One of these, claimed Prahlad Khandagle, chairman of Vinsura Wines, is that Chateau Indage flooded the market with cheap, poor quality wines. “Smaller wineries produced higher quality wines, but they were more expensive," he said. "That is why people went to brands like Chateau Indage.”

Around 2009, Chateau Indage also began a buy-one-get-one-free scheme. “To compete with them, all other wineries had to follow suit,” said Rodrigues. “It is a dirty habit you cannot shake off, and the only way we could sustain this was to fix our MRPs higher. So our wine became overpriced and under-consumed. And even after they shut down, we are now forced to maintain these high MRPs because retailers have become used to it.”

Retailers in Mumbai, he said, charge a minimum of a 50 per cent margin on all wines. This reduces the profits he might otherwise have spent on marketing, and also prevents them from selling cheaper wines.

The only company presently in a position to retail cheap wines is Sula Vineyard, which glided into the vacuum left by Chateau Indage and is now the largest industry player.

The industry's problems are also a function of supply far exceeding demand.
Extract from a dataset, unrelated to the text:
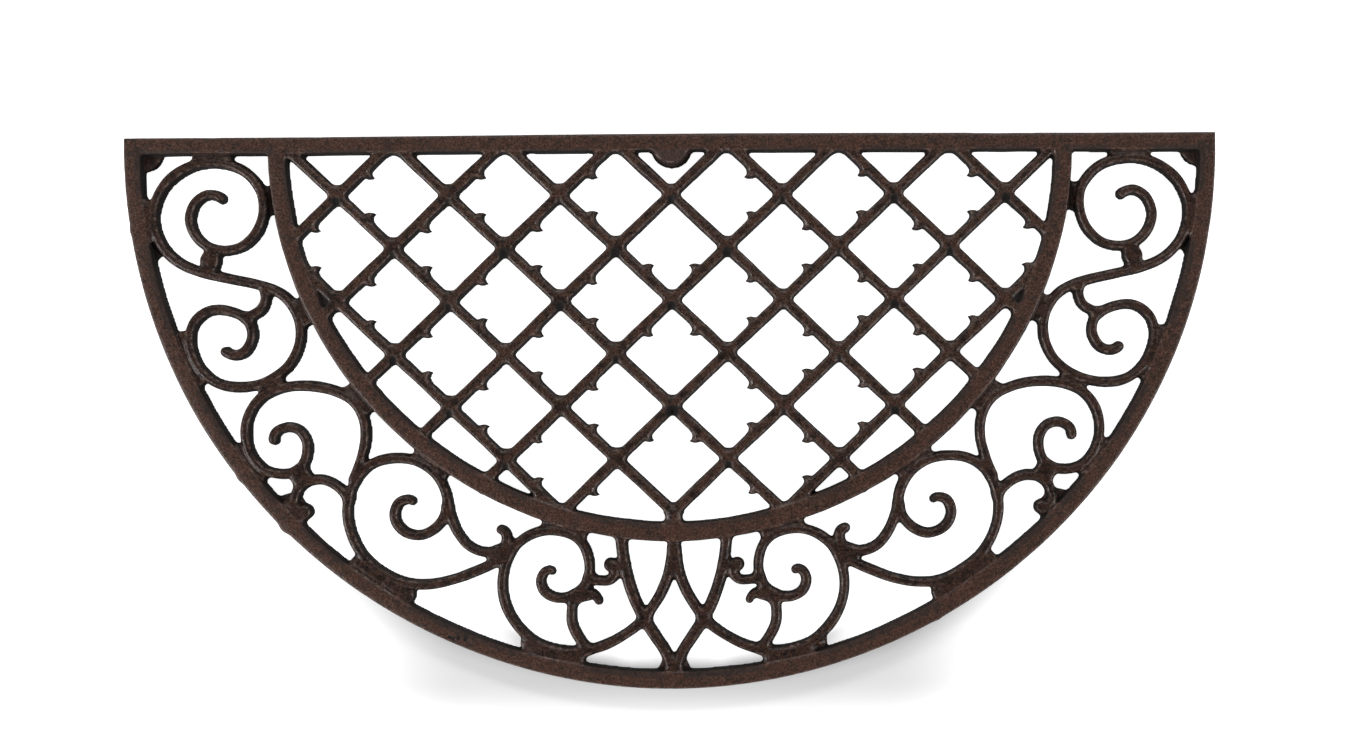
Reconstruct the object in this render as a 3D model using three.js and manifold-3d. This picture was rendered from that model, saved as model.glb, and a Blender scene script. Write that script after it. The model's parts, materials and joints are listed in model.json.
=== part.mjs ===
// Half-round cast iron door mat, in millimetres. A straight back bar and a round rim frame it, an inner
// arch holds a diamond lattice with thorns, and scrollwork fills the band between the arch and the rim.
// The drawing's origin is the centre of the half circle: +X runs along the back bar to the right, -Y points
// to the round front, +Z is up, and the mat stands on Z = 0.

import * as THREE from 'three';
import Module from 'manifold-3d';
import { mergeVertices } from 'three/addons/utils/BufferGeometryUtils.js';

const wasm = await Module();
wasm.setup();

// Frame
const RIM_RADIUS = 361.4;
const RIM_WIDTH = 11.6;
const BACK_BAR_WIDTH = 11.6;
const ARCH_HALF_SPAN = 260.8;
const ARCH_DEPTH = 257.8;
const ARCH_WIDTH = 12;
const FRAME_THICKNESS = 12;
const FRAME_CROWN = 1.4;
const FRAME_INSET = 1.2;

// Lattice
const LATTICE_WIDTH = 7.4;
const LATTICE_THICKNESS = 11;
const LATTICE_INSET = 0.8;
const COLUMN_SPACING = 36.95;
const ROW_SPACING = 35.15;
const FIRST_ROW = 33.8;
const THORN_REACH = 5.5;
const THORN_ROOT = 5;
const THORN_THICKNESS = 9;
const POCKET_DEPTH = 12;
const POCKET_WEB_WIDTH = 10;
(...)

At the height of the wine industry, vintners were bottling far more wine than the market was drinking, said Jagdish Holkar, the chairman of the Indian Grape Processing Board. In 2009, the year Chateau Indage began to teeter, the demand for wine was about 1.5 million cases. That year, vintners produced 35 million cases.


From a Chateau Indage vineyard in 2009. CC by Ipshita B.

“All of Chateau Indage’s stock has turned into vinegar because there was no electricity where they were stored,” he said. “After all these years we have finally been able to match supply to demand and we are producing only what we can sell.”

Still, Holkar believes that Chateau Indage is not the only reason for the poor state of the industry. “Small companies have had to spend their capital to get out of their debt,” he said. “They don't have any money to spend on anything but staying afloat.”

He now hopes that the government will intervene to help ailing wine companies by restructuring their debts or instituting a central policy on wine.

“The problem is that the wine industry works on a cycle of 18-24 months,” Holkar said. “Banks, however, provide funding only for one year, after which wine companies have to pay back the sum at 14-15 per cent interest, before they have even bottled their wines.”

However, the Maharashtra government has done quite a bit already to promote the industry.  The state saw its wine industry boom in 2001 after it passed its Grape Processing Industry Policy, which standardised taxes and licensing procedures to benefit the industry.

In 2005, when Union agriculture minister Sharad Pawar had wine classified as a non-alcoholic beverage, which greatly increased the range out outlets from which it could be sold. Pawar owned Maharashtra's oldest vineyard and the majority of wine-grape growers were located in Western Maharashtra, his stronghold.

Despite the problems, however, wine makers believe that this is only a temporary phase.

“Wine is a drink of the future," said Khandagle. "In the next decade, even more people will have developed a taste for wine. We will continue to work and be ready for them.”